◆ TASK DIRECTIONS:
Lines before the one containing "heat_sink();" are excluded. Repeat that line and every line after it, exactly.

******************************

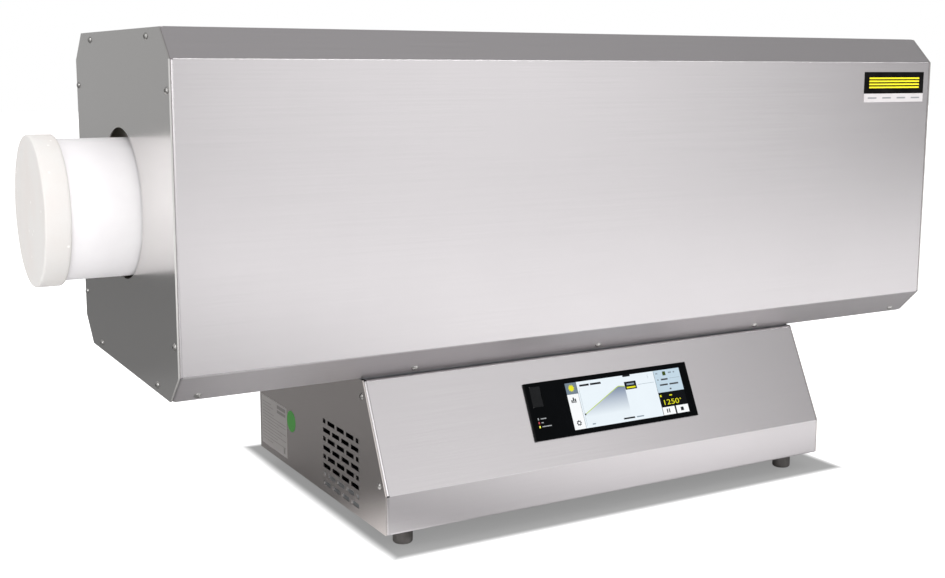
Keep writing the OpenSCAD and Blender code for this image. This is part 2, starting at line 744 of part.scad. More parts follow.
module at_foot(x, y)
    translate([
        x * (base_width / 2 - foot_inset_side),
        y < 0 ? base_front + foot_inset : base_back - foot_inset, foot_height]) children();
module at_feet() for (x = [-1, 1], y = [-1, 1]) at_foot(x, y) children();
foot_recess = 0.5 * foot_height;
module foot() {
    edge = 3;
    color(black) translate([0, 0, -foot_height])
        rotate_extrude()
            polygon(concat(
                [[screw_diameter / 2 + hole_gap, foot_height], [screw_diameter / 2 + hole_gap, foot_recess],
                 [screw_diameter + 1.5, foot_recess], [screw_diameter + 1.5, 0]],
                [for (a = [-90 : 15 : 0])
                    [foot_diameter / 2 - edge + edge * cos(a), edge + edge * sin(a)]],
                [[foot_diameter / 2, foot_height - 1], [foot_diameter / 2 - 1, foot_height]]));
}
module front_left_foot() at_foot(-1, -1) foot();
module front_right_foot() at_foot(1, -1) foot();
module rear_left_foot() at_foot(-1, 1) foot();
module rear_right_foot() at_foot(1, 1) foot();
foot_nut = 4;
foot_screw_length = foot_height - foot_recess + 2 * base_sheet + foot_nut + 2;
module foot_screws() color(dark_steel) at_feet()
    translate([0, 0, foot_recess - foot_height]) mirror([0, 0, 1]) dome_screw(foot_screw_length);
module foot_nuts() color(dark_steel) at_feet()
    translate([0, 0, 2 * base_sheet])
        difference() {
            cylinder(r = 0.9 * screw_diameter, h = foot_nut, $fn = 6);
            translate([0, 0, -1]) cylinder(d = screw_diameter + 2 * thread_gap, h = foot_nut + 2);
        }

// ---- Controller ----

housing_inset = 6;
housing_width = glass_width - 2 * housing_inset - 2;
housing_height = glass_height - 2 * housing_inset;
housing_wall = 2;
glass_rise = 1.5;
// The middle of the glass on the slope's outer face: X right, Y into the base, Z up the slope
module on_glass() at_face(face(front_outline, 1)) translate([glass_shift, 0, glass_rise]) children();
// A block given by its middle in X and Z and its two faces in Y
module block(x, z, width, height, from, to)
    translate([x - width / 2, from, z - height / 2]) cube([width, to - from, height]);

screen_x = glass_width / 2 - screen_margin - screen_width / 2;
screen_seat = -0.8;
flap_x = -glass_width / 2 + 14.3;
flap_z = glass_height / 2 - 18.7;
pin_radius = 0.5;
hinge_x = flap_x - flap_width / 2 + flap_thickness / 2;
hinge_y = -glass_thickness + flap_thickness / 2;

// Black front with a seat for the screen and a window for the flap
module controller_glass() color(black) on_glass()
    difference() {
        block(0, 0, glass_width, glass_height, -glass_thickness, 0);
        block(screen_x, 0, screen_width + 0.4, screen_height + 0.4, -glass_thickness - 1, screen_seat);
        block(
            flap_x, flap_z, flap_width + 2 * running_gap, flap_height + 2 * running_gap,
            -glass_thickness - 1, 1);
        translate([hinge_x, hinge_y, flap_z]) cylinder(r = pin_radius, h = flap_height + 6, center = true);
    }
module touch_screen() color("lightsteelblue") on_glass()
    block(screen_x, 0, screen_width, screen_height, -glass_thickness, screen_seat);
display_depth = 9;
module display_unit() color("darkslategray") on_glass()
    difference() {
        block(screen_x, 0, screen_width - 6, screen_height - 6, 0, display_depth);
        for (x = [-1, 1])
            block(
                screen_x + x * screen_width / 4, 0, screen_width / 3, screen_height / 2,
                display_depth - 1.5, display_depth + 1);
    }

// Open-fronted box behind the glass, with posts for the board
board_y = 16;
board_sheet = 1.6;
post_diameter = 6;
post_inset = 9;
post_spots = [
    for (x = [-1, 1], z = [-1, 1])
        [x * (housing_width / 2 - post_inset), z * (housing_height / 2 - post_inset)]];
module controller_housing() color(black) on_glass() {
    difference() {
        block(0, 0, housing_width, housing_height, 0, controller_depth);
        block(
            0, 0, housing_width - 2 * housing_wall, housing_height - 2 * housing_wall,
            -1, controller_depth - housing_wall);
        for (i = [-6 : 6])
            block(i * 12, 0, 5, housing_height / 2, controller_depth - 3, controller_depth + 1);
    }
    for (spot = post_spots)
        translate([spot[0], board_y + board_sheet, spot[1]])
            rotate([-90, 0, 0])
                cylinder(d = post_diameter, h = controller_depth - housing_wall - board_y - board_sheet);
}
module controller_board() color("darkgreen") on_glass()
    difference() {
        block(
            0, 0, housing_width - 2 * housing_wall - 2, housing_height - 2 * housing_wall - 2,
            board_y, board_y + board_sheet);
        for (spot = post_spots)
            translate([spot[0], 0, spot[1]]) rotate([-90, 0, 0]) cylinder(d = post_diameter / 2, h = 40);
    }

// Data socket on the board, just behind the flap, with its tongue
module data_socket() color("gainsboro") on_glass() {
    front = hinge_y + flap_thickness / 2 + 0.5;
    difference() {
        block(flap_x, flap_z, 7, 14.6, front, board_y);
        block(flap_x, flap_z, 5, 12.6, front - 1, board_y - 4);
    }
    block(flap_x + 1.2, flap_z, 1.6, 11, front + 0.5, board_y - 3.9);
}

// Flap with a rounded hinge edge on the left
module socket_flap() color("#26282b") on_glass()
    difference() {
        union() {
            translate([hinge_x, hinge_y - flap_thickness / 2, flap_z - flap_height / 2])
                cube([flap_width - flap_thickness / 2, flap_thickness, flap_height]);
            translate([hinge_x, hinge_y, flap_z])
                cylinder(d = flap_thickness, h = flap_height, center = true);
        }
        translate([hinge_x, hinge_y, flap_z])
            cylinder(r = pin_radius + thread_gap, h = flap_height + 2, center = true);
        block(
            flap_x + flap_width / 2, flap_z, 1.6, 8,
            hinge_y - flap_thickness, hinge_y - flap_thickness / 2 + 0.6);
    }
module flap_pin() color(steel) on_glass()
    translate([hinge_x, hinge_y, flap_z]) cylinder(r = pin_radius, h = flap_height + 4, center = true);

// Two clamps that hold the controller's box to the back of the panel
clamp_height = 24;
clamp_reach = 12;
clamp_sheet = 2;
clamp_end = controller_depth - 8;
module panel_clamps() color(steel) on_glass()
    for (side = [0, 1]) mirror([side, 0, 0])
        translate([housing_width / 2, 0, 0])
            linear_extrude(clamp_height, center = true)
                polygon([
                    [0, base_sheet], [clamp_reach, base_sheet], [clamp_reach, base_sheet + clamp_sheet],
                    [clamp_sheet, base_sheet + clamp_sheet], [clamp_sheet, clamp_end], [0, clamp_end]]);

// ---- Power electronics ----

plate_shift = 30;
plate_y = (base_front + base_back) / 2 + plate_shift;
plate_sheet = 2;
plate_top = base_floor + plate_sheet;
plate_screw_inset = 12;
plate_screw_x = mounting_width / 2 - plate_screw_inset;
plate_screw_y = mounting_depth / 2 - plate_screw_inset;
module at_plate_screws()
    for (x = [-1, 1], y = [-1, 1])
        translate([x * plate_screw_x, plate_y + y * plate_screw_y, plate_top]) children();
module mounting_plate() color(steel)
    difference() {
        translate([-mounting_width / 2, plate_y - mounting_depth / 2, base_floor])
            cube([mounting_width, mounting_depth, plate_sheet]);
        at_plate_screws() screw_hole(hole_gap, 6 * plate_sheet);
    }
module plate_screws() color(dark_steel) at_plate_screws() dome_screw(plate_sheet + base_sheet);

// Finned heat sink with the solid-state relay on top
sink_width = 110;
sink_depth = 120;
sink_base = 8;
sink_inset = 30;
fin_sheet = 2.5;
sink_x = -mounting_width / 2 + sink_inset + sink_width / 2;
module heat_sink() color("lightgray") translate([sink_x, plate_y, plate_top])
    rotate([90, 0, 0]) linear_extrude(sink_depth, center = true) {
        translate([-sink_width / 2, sink_height - sink_base]) square([sink_width, sink_base]);
        for (i = [0 : fin_count - 1])
            translate([-sink_width / 2 + i * (sink_width - fin_sheet) / (fin_count - 1), 0])
                square([fin_sheet, sink_height - sink_base + 0.1]);
    }
relay_size = [44, 58, 24];
relay_recess = [12, 12, 10];
module solid_state_relay() color(black) translate([sink_x, plate_y, plate_top + sink_height])
    difference() {
        translate([-relay_size[0] / 2, -relay_size[1] / 2, 0]) cube(relay_size);
        for (x = [-1, 1], end = [0, 1]) mirror([0, end, 0])
            translate([
                (x * relay_size[0] / 2 - relay_recess[0]) / 2 + x, relay_size[1] / 2 - relay_recess[1],
                relay_size[2] - relay_recess[2]]) cube(relay_recess + [0, 1, 1]);
    }

// Rail along the plate with the terminals, the contactor and the power supply clipped on
rail_width = 35;
rail_channel = 27;
rail_height = 7.5;
rail_sheet = 1;
rail_margin = 4;
rail_x0 = sink_x + sink_width / 2 + 15;
rail_length = mounting_width / 2 - 25 - rail_x0;
module on_rail(x) translate([rail_x0 + rail_margin + x, plate_y, plate_top + rail_height]) children();
module din_rail() color(steel)
    translate([rail_x0, plate_y, plate_top]) rotate([90, 0, 90]) linear_extrude(rail_length)
        for (side = [0, 1]) mirror([side, 0]) {
            translate([-0.1, 0]) square([rail_channel / 2 + 0.1, rail_sheet]);
            translate([rail_channel / 2 - rail_sheet, 0]) square([rail_sheet, rail_height]);
            translate([rail_channel / 2 - rail_sheet, rail_height - rail_sheet])
                square([(rail_width - rail_channel) / 2 + rail_sheet, rail_sheet]);
        }

// Block of a unit that stands on the rail, centred across it
module unit_block(size) translate([0, -size[1] / 2, 0]) cube(size);
terminal_size = [8, 48, 34];
terminal_gap = 0.2;
unit_gap = 8;
terminals_end = terminal_count * (terminal_size[0] + terminal_gap);
module terminal_row() color("gray")
    for (i = [0 : terminal_count - 1])
        on_rail(i * (terminal_size[0] + terminal_gap))
            difference() {
                unit_block(terminal_size);
                for (end = [0, 1]) mirror([0, end, 0])
                    translate([1.5, 9, terminal_size[2] - 8]) cube([terminal_size[0] - 3, 8, 9]);
            }
contactor_size = [45, 74, 46];
contactor_head = [37, 52, 20];
contactor_x = terminals_end + unit_gap;
module contactor() color(black) {
    on_rail(contactor_x) unit_block(contactor_size);
    on_rail(contactor_x + (contactor_size[0] - contactor_head[0]) / 2)
        translate([0, 0, contactor_size[2] - 0.1]) unit_block(contactor_head);
}
supply_size = [54, 90, 56];
supply_slot = [2.5, 60, 3];
supply_slots = 8;
module power_supply() color("lightgray") on_rail(contactor_x + contactor_size[0] + unit_gap)
    difference() {
        unit_block(supply_size);
        for (i = [0 : supply_slots - 1])
            translate([
                supply_size[0] / 2 + (2 * i - supply_slots + 0.5) * supply_slot[0], 0,
                supply_size[2] - supply_slot[2]]) unit_block(supply_slot + [0, 0, 1]);
    }

// Gland for the mains cable in the rear panel, left of the middle as seen from behind
gland_thread = 10;
gland_inset = 120;
gland_x = base_width / 2 - gland_inset;
gland_z = foot_height + 60;
gland_length = 24;
gland_inside = 14;
gland_collar = 6;
gland_cap = 17;
gland_nut_height = 5;
module at_gland() translate([gland_x, base_back, gland_z]) rotate([-90, 0, 0]) children();
module cable_gland() color(black) at_gland()
    difference() {
        union() {
            translate([0, 0, -gland_inside]) cylinder(r = gland_thread, h = gland_inside + 0.1);
            cylinder(r = 1.35 * gland_thread, h = gland_collar, $fn = 6);
            translate([0, 0, gland_collar - 0.1]) cylinder(r = gland_thread, h = 3);
            translate([0, 0, gland_collar + 2])
                cylinder(r = 1.25 * gland_thread, h = gland_cap - gland_collar - 2, $fn = 12);
            translate([0, 0, gland_cap - 0.1])
                cylinder(
                    r1 = 1.15 * gland_thread, r2 = 0.85 * gland_thread,
                    h = gland_length - gland_cap + 0.1);
        }
        translate([0, 0, -gland_inside - 1]) cylinder(d = cable_bore, h = gland_length + gland_inside + 2);
    }
module gland_nut() color(black) at_gland()
    translate([0, 0, -base_sheet - gland_nut_height])
        difference() {
            cylinder(r = 1.35 * gland_thread, h = gland_nut_height, $fn = 6);
            translate([0, 0, -1]) cylinder(r = gland_thread + thread_gap, h = gland_nut_height + 2);
        }

hood();
floor_tray();
left_end_plate();
right_end_plate();
left_end_screws();
right_end_screws();
hood_screws();
lower_lining();
upper_lining();
lining_straps();
left_cradle();
right_cradle();
heating_wire();
terminal_bushes();
terminal_clamps();
thermocouple_sheath();
thermocouple_head();
working_tube();
left_end_plug();
right_end_plug();
saddle_plate();
casing_bolts();
casing_nuts();
wire_grommet();
front_panel();
rear_panel();
left_side_panel();
right_side_panel();
left_panel_screws();
right_panel_screws();
base_tray();
front_left_foot();
front_right_foot();
rear_left_foot();
rear_right_foot();
foot_screws();
foot_nuts();
controller_glass();
touch_screen();
display_unit();
controller_housing();
controller_board();
data_socket();
socket_flap();
flap_pin();
panel_clamps();
mounting_plate();
plate_screws();
heat_sink();
solid_state_relay();
din_rail();
terminal_row();
contactor();
power_supply();
cable_gland();
gland_nut();
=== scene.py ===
# Bench-top tube furnace: finishes, lights and the small pieces the construction model leaves out.
# All in metres. X runs along the working tube, Y to the rear, Z up, and the floor is z = 0.
import math

import bpy
import numpy as np
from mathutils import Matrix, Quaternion, Vector


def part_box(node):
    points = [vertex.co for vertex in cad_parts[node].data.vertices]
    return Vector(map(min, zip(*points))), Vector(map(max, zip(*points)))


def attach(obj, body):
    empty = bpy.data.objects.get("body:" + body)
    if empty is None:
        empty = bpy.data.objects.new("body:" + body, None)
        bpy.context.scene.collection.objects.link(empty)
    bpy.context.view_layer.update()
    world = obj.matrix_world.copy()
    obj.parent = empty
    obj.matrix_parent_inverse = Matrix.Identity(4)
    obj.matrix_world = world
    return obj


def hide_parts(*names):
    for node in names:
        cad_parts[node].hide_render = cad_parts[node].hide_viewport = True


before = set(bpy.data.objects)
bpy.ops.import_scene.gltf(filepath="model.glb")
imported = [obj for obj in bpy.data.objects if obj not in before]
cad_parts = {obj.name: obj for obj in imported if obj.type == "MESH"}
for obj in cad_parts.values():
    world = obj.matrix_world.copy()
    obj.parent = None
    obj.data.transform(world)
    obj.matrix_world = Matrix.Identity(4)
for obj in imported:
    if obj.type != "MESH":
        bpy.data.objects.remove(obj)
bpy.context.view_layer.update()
print("frame loaded:", len(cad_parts), "nodes")

cameraSetup = {
    "place": (-0.9840, -1.5530, 0.5806),
    "yaw": 29.67,  # degrees from +Y towards +X
    "dip": 8.58,  # degrees below the horizon
    "roll": 0.16,  # degrees
    "lens": 48.68,  # mm, on a sensor 36 mm wide
    "shiftY": -0.0316,
}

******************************

◆ TASK OUTPUT:
heat_sink();
solid_state_relay();
din_rail();
terminal_row();
contactor();
power_supply();
cable_gland();
gland_nut();
=== scene.py ===
# Bench-top tube furnace: finishes, lights and the small pieces the construction model leaves out.
# All in metres. X runs along the working tube, Y to the rear, Z up, and the floor is z = 0.
import math

import bpy
import numpy as np
from mathutils import Matrix, Quaternion, Vector


def part_box(node):
    points = [vertex.co for vertex in cad_parts[node].data.vertices]
    return Vector(map(min, zip(*points))), Vector(map(max, zip(*points)))


def attach(obj, body):
    empty = bpy.data.objects.get("body:" + body)
    if empty is None:
        empty = bpy.data.objects.new("body:" + body, None)
        bpy.context.scene.collection.objects.link(empty)
    bpy.context.view_layer.update()
    world = obj.matrix_world.copy()
    obj.parent = empty
    obj.matrix_parent_inverse = Matrix.Identity(4)
    obj.matrix_world = world
    return obj


def hide_parts(*names):
    for node in names:
        cad_parts[node].hide_render = cad_parts[node].hide_viewport = True


before = set(bpy.data.objects)
bpy.ops.import_scene.gltf(filepath="model.glb")
imported = [obj for obj in bpy.data.objects if obj not in before]
cad_parts = {obj.name: obj for obj in imported if obj.type == "MESH"}
for obj in cad_parts.values():
    world = obj.matrix_world.copy()
    obj.parent = None
    obj.data.transform(world)
    obj.matrix_world = Matrix.Identity(4)
for obj in imported:
    if obj.type != "MESH":
        bpy.data.objects.remove(obj)
bpy.context.view_layer.update()
print("frame loaded:", len(cad_parts), "nodes")

cameraSetup = {
    "place": (-0.9840, -1.5530, 0.5806),
    "yaw": 29.67,  # degrees from +Y towards +X
    "dip": 8.58,  # degrees below the horizon
    "roll": 0.16,  # degrees
    "lens": 48.68,  # mm, on a sensor 36 mm wide
    "shiftY": -0.0316,
}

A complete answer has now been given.